До процесса я не был лично знаком с его героями — читал только предисловие А. Синявского к однотомнику Пастернака, и мне попадались время от времени переводы Даниэля. Псевдонимы Николай Аржак и Абрам Терц были мне знакомы по Тамиздату, но, честно говоря, их произведения мне не очень нравились, и я даже предполагал, что это мистификация, созданная за рубежом, а вовсе не посланная из СССР. Раскрытие псевдонимов, арест Синявского и Даниэля ошеломили интеллигенцию.
Я пошел на прием к секретарю ЦК КПСС П. Н. Демичеву, просил его, чтобы не было уголовного процесса. Демичев, по его словам, лично тоже был против суда. Он сказал мне, что Брежнева поставили в известность об аресте постфактум, и он принял решение спросить Федина — тогдашнего председателя Союза писателей, — решать ли этот вопрос уголовным судом либо товарищеским разбирательством внутри СП. Федин брезгливо замахал руками и сказал, что ниже достоинства Союза писателей заниматься подобной уголовщиной. Помимо коллективного письма против уголовного суда над Синявским и Даниэлем существовали и другие письма подобного содержания, одно из которых было подписано мной. Тем не менее, несмотря на протесты, процесс состоялся. На процесс выдавали билеты!!! Точнее, контрамарки. Я с огромным трудом получил в парткоме контрамарку, она выдавалась только на одно заседание. Я несколько опоздал, так как пробиться сквозь толпу, окружавшую здание, и милицию было нелегко. Когда я вошел в небольшой зал, вмещавший человек сто, заседание уже шло. Едва я успел сесть на место, как судья Л. Смирнов, заметивший мой приход, немедленно обвинил Синявского в том, что он в своей набранной в «Новом мире» и затем рассыпанной перед самым процессом статье выступил «против» уважаемого поэта Евтушенко.

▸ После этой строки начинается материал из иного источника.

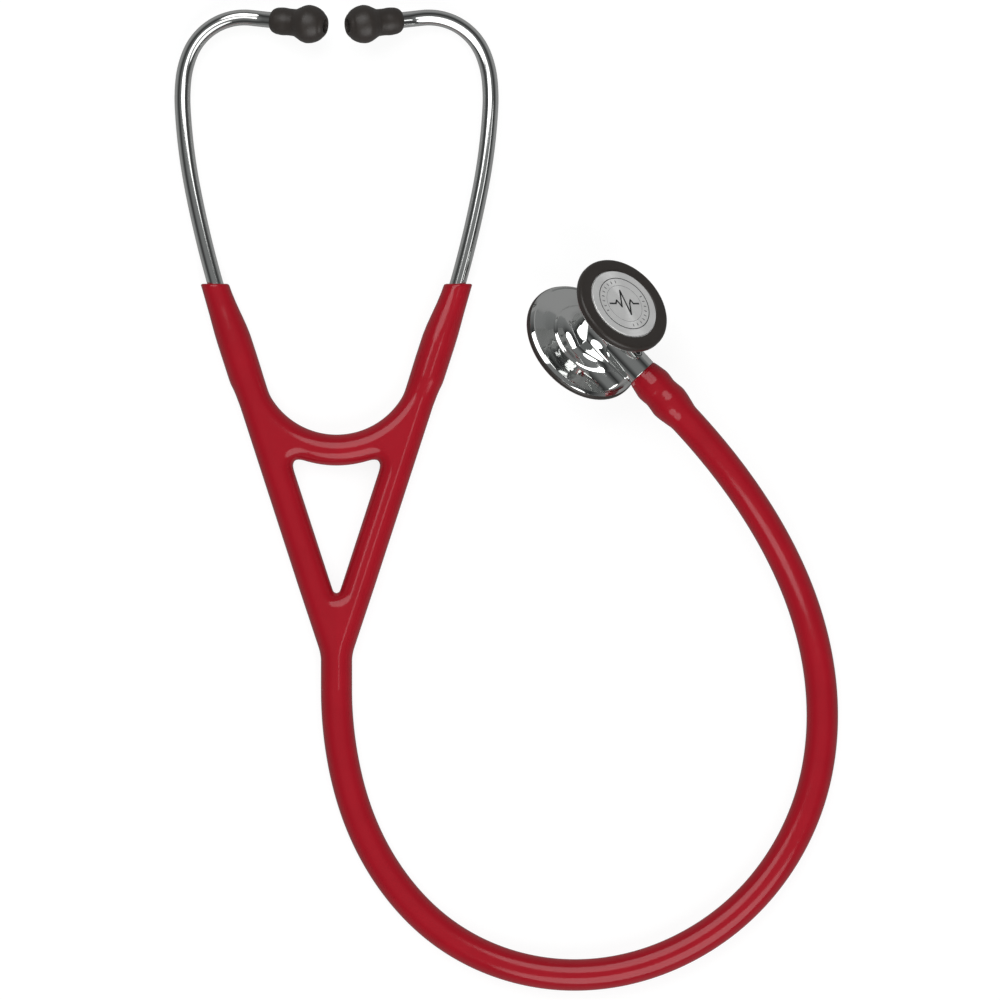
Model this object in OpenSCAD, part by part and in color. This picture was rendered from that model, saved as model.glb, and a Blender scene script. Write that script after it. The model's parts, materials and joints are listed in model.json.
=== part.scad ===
// Double-sided stethoscope lying flat on a table: headset with a leaf spring inside a
// one-piece vinyl tubing, and a two-headed steel chestpiece that turns on its stem.
// +Z is up, the table is z = 0, and the origin is under the middle of the rigid pieces.

/* [Tubing] */
// Angle between each yoke arm and the centre line
arm_tilt = 18.35; // [17:0.05:20]
// Distance from the yoke's crotch to the point where an arm flexes
pivot_reach = 95.2; // [90:0.1:98]
// Radius of the yoke arms
arm_r = 5.25; // [5:0.05:5.5]
// Radius of the bridge between the arms
bridge_r = 5.35; // [5:0.05:5.5]
// Radius of the yoke's stem, where both channels join
yoke_stem_r = 5.4; // [5.2:0.05:5.6]
// Length of the yoke's stem below the crotch
yoke_stem_l = 14; // [12:0.5:18]
// Radius of the hose
hose_r = 5.45; // [5.3:0.05:5.6]
// Radius of the sound channel in each arm
lumen_r = 2; // [1.5:0.1:2.2]

/* [Headset] */
// Radius of the sleeve that grips an ear tube
sleeve_r = 5.85; // [5.7:0.05:6]
// Length of the sleeve's straight part above the flex point
sleeve_l = 21.2; // [18:0.2:24]
// Radius of the sleeve's mouth
sleeve_mouth_r = 4.6; // [4.4:0.1:5]
// Outer radius of the steel ear tubes
ear_tube_r = 2.75; // [2.6:0.05:2.9]
// Inner radius of the steel ear tubes
ear_tube_bore_r = 1.9; // [1.6:0.1:2.1]
// Upward bend at the end of each ear tube
tip_lift = 19.4; // [10:0.2:24]
// Width of the leaf spring
spring_w = 6; // [5:0.5:6.5]
// Thickness of the leaf spring
spring_t = 0.6; // [0.4:0.1:0.8]
// Length of an ear tip
ear_tip_l = 19.6; // [18:0.2:22]

/* [Chestpiece] */
// Tilt of the two heads from lying flat
disc_tilt = 46.5; // [40:0.5:50]
// Direction of the stem, clockwise from +X
stem_turn = 47; // [40:0.5:54]
// Outer radius of the large rim
large_rim_r = 22.3; // [22:0.1:23]
// Outer radius of the small rim
small_rim_r = 17.9; // [17.5:0.1:18.5]
// Radius of the chestpiece stem
stem_r = 5.4; // [5.2:0.05:5.6]
// Radius of the stem's inner journal
journal_r = 3.6; // [3.4:0.05:3.8]
// Running clearance between the stem and its socket
running_gap = 0.05; // [0.03:0.01:0.08]
// Free inward travel of each tunable diaphragm
diaphragm_travel = 0.4; // [0.3:0.05:0.45]

/* [Hidden] */
$fn = 48;

vinyl = "#a01e2a";
steel = "#c8c8c6";
rubber = "#3a3532";

e = 0.01;                       // overlap of cutting tools past a face
table_gap = 0.05;               // lowest solids stay this far above z = 0

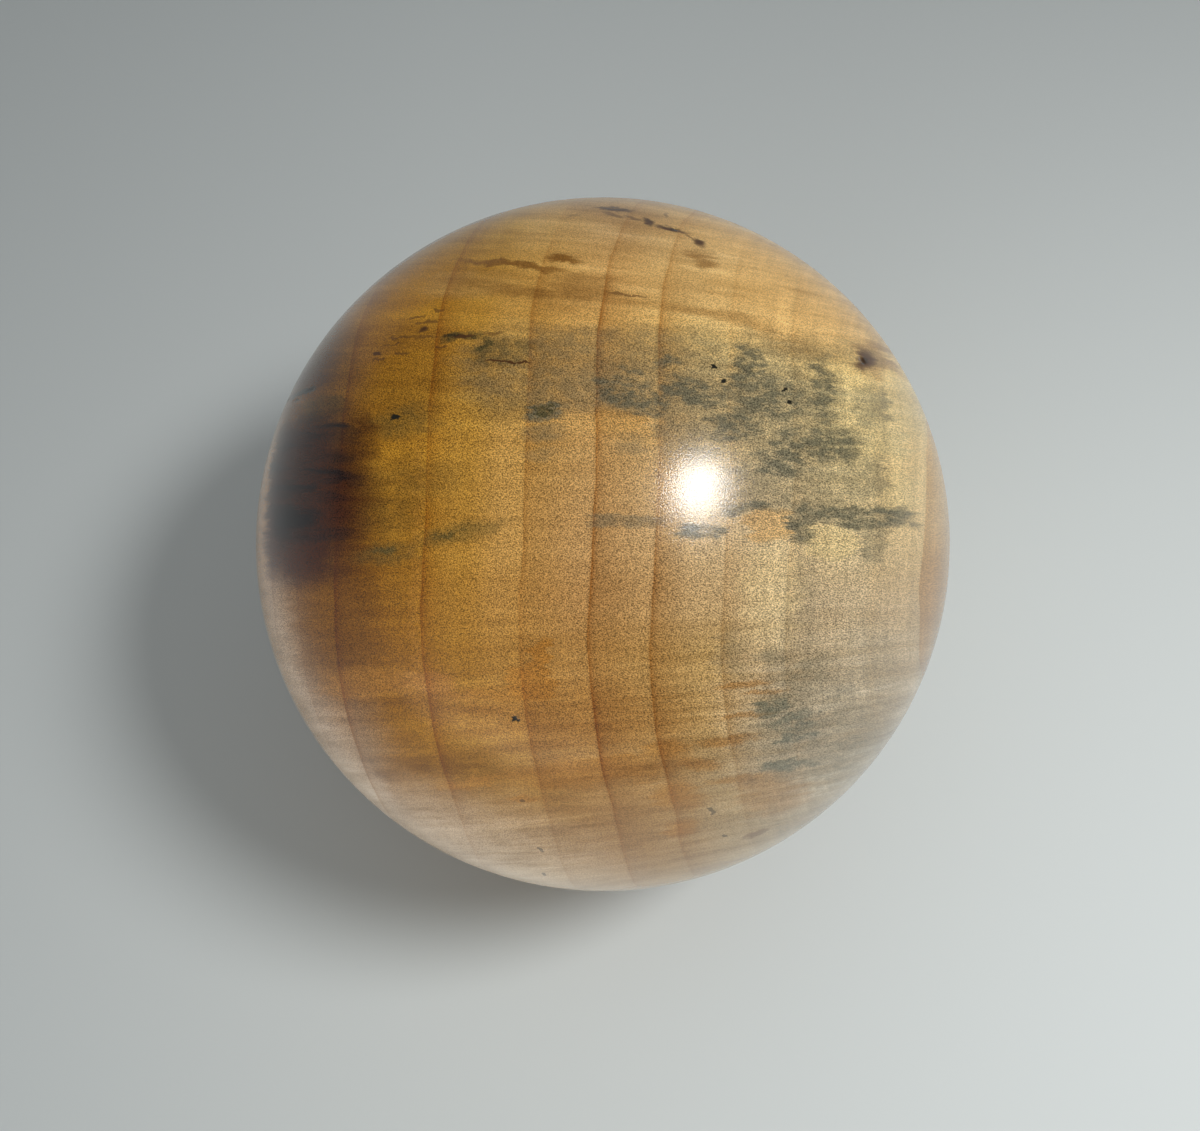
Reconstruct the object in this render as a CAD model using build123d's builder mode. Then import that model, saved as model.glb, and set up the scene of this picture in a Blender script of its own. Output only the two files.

Это был один из самых отвратительных моментов в моей жизни. Я почувствовал себя втягиваемым в грязнейшую провокацию. Когда меня политически оплевывали в газетах, обвиняя в «несмываемых синяках предательства», наше доблестное правосудие почему-то молчало и вдруг неожиданно решило меня «защищать», обвинив в предательстве Родины двух моих коллег-литераторов. Наверно, именно в этот момент у меня было «отчаянное лицо», по выражению Даниэля. Меня выручил Синявский (да, именно он, подсудимый, выручил меня, сидевшего в зале!). Синявский сказал, что это не была статья против Евтушенко, многие стихи которого ему нравятся, в статье критикуются только некоторые его произведения. Он глядел не на судью, а на меня, поверх голов, и в глазах его я читал нечто, похожее на: «Нас хотят сделать врагами, но мы не должны этому поддаваться». Так оно и случилось впоследствии.
Много раз многие люди передавали мне теплые слова обо мне и Синявского, и Даниэля, не забывших ни мою подпись под письмом в их защиту, ни другую помощь, которую я, насколько было в моих силах, оказывал. В этом нравственное отличие Синявского и Даниэля от некоторых других уехавших на Запад коллег, в чью защиту я тоже не раз выступал в тяжелые моменты их жизни, но которые затем «отплатили» мне по древнему печальному закону — «ни одно доброе дело не остается безнаказанным». Бог им судья.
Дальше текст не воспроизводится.